Why Do Car Companies Keep So Many Bees?
From rehabilitating veterans to filling cars with flowers, automakers are going all-out for bees.
May 20 is World Bee Day, which surprised me last year when car companies suddenly filled my inbox with emails about their bees. I hadn't expected this because I don't particularly associate Lamborghini with bees. Considering that we're talking about millions and millions of bees a question needs answering: Why the hell do automakers have so many?
Alpine, Audi, Bentley, BMW, Chrysler, Ford, Honda, Jaguar Land Rover, Lamborghini, Mahindra, Mercedes, Porsche, Rolls Royce, Toyota, Vauxhall, and Volkswagen all have bees. Renault and Aston Martin Formula 1 driver Sebastian Vettel favor wild bees with promises to plant flowers, too. Renault decked out a Zoe in flora as a commitment to biodiversity, and Vettel promised to pay for 1 million flowers to be planted in Germany to give bees a chance.

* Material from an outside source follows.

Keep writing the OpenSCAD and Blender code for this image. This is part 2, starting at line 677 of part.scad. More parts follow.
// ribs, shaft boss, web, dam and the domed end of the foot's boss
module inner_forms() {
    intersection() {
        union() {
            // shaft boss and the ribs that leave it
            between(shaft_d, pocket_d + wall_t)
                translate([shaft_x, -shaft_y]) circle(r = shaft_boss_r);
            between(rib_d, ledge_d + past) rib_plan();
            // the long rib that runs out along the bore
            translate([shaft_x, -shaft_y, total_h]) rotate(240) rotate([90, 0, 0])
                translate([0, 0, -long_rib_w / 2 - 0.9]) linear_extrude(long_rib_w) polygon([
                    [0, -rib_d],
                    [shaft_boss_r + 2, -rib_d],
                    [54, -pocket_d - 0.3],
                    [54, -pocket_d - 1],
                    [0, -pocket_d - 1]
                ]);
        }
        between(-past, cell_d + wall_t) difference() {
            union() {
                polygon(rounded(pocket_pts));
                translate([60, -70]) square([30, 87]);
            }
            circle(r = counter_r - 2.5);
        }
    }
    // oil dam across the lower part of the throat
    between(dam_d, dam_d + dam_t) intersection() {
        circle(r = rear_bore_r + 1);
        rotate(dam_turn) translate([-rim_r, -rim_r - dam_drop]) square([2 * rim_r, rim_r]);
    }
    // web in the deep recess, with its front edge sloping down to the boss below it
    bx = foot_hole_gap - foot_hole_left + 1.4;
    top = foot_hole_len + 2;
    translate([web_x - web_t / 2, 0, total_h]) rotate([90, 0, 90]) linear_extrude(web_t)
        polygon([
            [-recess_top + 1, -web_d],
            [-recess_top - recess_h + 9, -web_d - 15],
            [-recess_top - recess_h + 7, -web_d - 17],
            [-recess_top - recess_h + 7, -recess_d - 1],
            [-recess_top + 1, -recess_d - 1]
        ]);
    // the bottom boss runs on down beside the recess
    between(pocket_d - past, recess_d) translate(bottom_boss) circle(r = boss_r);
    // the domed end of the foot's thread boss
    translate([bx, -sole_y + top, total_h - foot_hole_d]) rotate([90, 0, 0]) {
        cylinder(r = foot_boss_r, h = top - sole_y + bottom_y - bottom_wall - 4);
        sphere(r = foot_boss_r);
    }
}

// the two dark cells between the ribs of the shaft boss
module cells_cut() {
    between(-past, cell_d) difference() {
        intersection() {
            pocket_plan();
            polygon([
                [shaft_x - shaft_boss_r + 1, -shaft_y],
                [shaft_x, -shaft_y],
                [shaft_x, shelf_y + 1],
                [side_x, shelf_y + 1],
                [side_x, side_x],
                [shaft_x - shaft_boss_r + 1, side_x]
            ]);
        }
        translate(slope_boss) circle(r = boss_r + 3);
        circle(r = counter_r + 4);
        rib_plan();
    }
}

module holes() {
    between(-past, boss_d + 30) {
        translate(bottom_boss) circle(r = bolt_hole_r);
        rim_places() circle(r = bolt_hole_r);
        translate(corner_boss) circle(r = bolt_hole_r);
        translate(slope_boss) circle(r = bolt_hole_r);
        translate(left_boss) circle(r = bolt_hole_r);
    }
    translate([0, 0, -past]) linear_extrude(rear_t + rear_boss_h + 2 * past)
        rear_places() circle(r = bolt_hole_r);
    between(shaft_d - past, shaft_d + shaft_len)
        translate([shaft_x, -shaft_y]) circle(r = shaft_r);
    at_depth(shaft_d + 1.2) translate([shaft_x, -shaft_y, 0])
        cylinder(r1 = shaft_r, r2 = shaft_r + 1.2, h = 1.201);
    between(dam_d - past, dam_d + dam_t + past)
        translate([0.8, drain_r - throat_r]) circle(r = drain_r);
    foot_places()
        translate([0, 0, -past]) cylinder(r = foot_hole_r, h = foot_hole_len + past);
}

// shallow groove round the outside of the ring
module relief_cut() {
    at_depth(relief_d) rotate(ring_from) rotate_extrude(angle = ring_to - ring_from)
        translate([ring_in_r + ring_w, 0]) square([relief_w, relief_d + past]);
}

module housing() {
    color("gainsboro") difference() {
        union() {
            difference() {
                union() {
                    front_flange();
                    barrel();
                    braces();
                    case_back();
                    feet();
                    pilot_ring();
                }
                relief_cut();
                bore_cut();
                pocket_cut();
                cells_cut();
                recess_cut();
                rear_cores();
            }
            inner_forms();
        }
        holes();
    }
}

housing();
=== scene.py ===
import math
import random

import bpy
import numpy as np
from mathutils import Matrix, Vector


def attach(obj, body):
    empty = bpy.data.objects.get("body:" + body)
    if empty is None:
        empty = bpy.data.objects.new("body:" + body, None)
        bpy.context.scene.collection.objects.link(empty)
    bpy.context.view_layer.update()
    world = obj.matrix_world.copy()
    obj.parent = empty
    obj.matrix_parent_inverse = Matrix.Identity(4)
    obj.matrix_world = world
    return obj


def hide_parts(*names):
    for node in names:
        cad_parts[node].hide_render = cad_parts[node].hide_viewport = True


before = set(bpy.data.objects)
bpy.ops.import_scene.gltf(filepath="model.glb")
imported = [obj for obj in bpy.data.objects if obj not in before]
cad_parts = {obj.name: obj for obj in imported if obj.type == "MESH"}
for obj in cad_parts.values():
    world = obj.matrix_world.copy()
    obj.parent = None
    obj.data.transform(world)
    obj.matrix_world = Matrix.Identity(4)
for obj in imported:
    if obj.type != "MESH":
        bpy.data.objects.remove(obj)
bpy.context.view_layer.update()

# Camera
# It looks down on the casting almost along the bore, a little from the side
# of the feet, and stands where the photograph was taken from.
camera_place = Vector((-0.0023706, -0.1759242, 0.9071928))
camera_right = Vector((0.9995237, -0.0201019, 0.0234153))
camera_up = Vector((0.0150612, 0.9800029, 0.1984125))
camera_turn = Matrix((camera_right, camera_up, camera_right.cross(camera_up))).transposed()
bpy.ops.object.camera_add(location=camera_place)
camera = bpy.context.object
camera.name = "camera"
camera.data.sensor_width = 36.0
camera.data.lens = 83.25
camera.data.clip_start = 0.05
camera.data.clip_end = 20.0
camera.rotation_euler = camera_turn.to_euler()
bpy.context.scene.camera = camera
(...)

The short answer for why car makers have bees is pretty simple: You can get a bunch of bees into some space on your factory campus. Car companies' campuses and facilities include sprawling tracts of land that can be used for sustainability initiatives—like beekeeping. That's good. Plus it doesn't hurt to tell the world about all the good deeds you're doing when the latest environmentally related, black-eye news comes along from time to time. Which might be why the VW Group, in particular, is absolutely bee central. Here's the comprehensive list of what all the automakers are doing with bees:
Ford and Mahindra are working with charities for social and environmental improvements. Mahindra North America partners with Bees In The D, a Detroit-based environmental charity that installs apiaries around Michigan to help pollinators. Ford uses its hives in Ypsilanti, Michigan, to help returning servicepeople via Heroes to Hives, a veteran-led charity that provides therapeutic beekeeping experiences.
With Audi's environmental foundation, Lamborghini studies the 600,000 bees that inhabit 13 hives at its Parco Lamborghini site in Italy. The project researches bee behavior to find what can be done to help bee populations worldwide.
Jaguar Land Rover's bees are part of an employee-led program to improve wellbeing. The first hives went in at JLR's Solihull plant, and the plan is to roll them out at all the automaker's U.K. sites. Honda also keeps its bees in the U.K., supporting an environmental program in glamorous Swindon, as does Toyota with the "TGBees" on its Surrey site, just outside London.
Stellantis' two bee projects are a biodiversity program at Vauxhall's Ellesmere Port site (also in the U.K, which is apparently crawling with automotive bees), and Chrysler also partners with Bees In The D at its Chrysler Technology Center in Detroit. The two queens for the Chrysler hives were named via an employee competition (apparently) and are called Stella and Aunt Tess, as a play on Stellantis.
Bentley and Rolls Royce's bees compete for most luxuriously accommodated, with Rolls Royce probably coming out on top. Bentley's bees are described as part of its production line workforce in Crewe, a northern English town I mostly remember for having a very windswept rail station. Rolls Royce keeps 300,000 bees on-site at the Goodwood estate, where they can enjoy classic motorsport events as well as hives made out of mahogany with butler service, presumably.
Audi's bees are wild, on 17 hectares of land on its site in Münchsmünster near Ingolstadt, Germany. Apparently there are 90 species of wild bees on the site, which isn't a maintained park but Audi tends to it to try to encourage biodiversity.
Porsche has the most bees of any automaker, with 3 million honey bees on its site in Leipzig as part of an extensive eco-park. The bees have been moved a few times, and 3 million is the most Porsche has ever had. Other inhabitants of the 132-hectare site include 25 wild ponies and, bear with me here, 75 aurochs, which are a prehistoric, extinct breed of cattle that was genetically worked back to with breeding a few years back. I will have to follow up on that, now that we've solved the bees.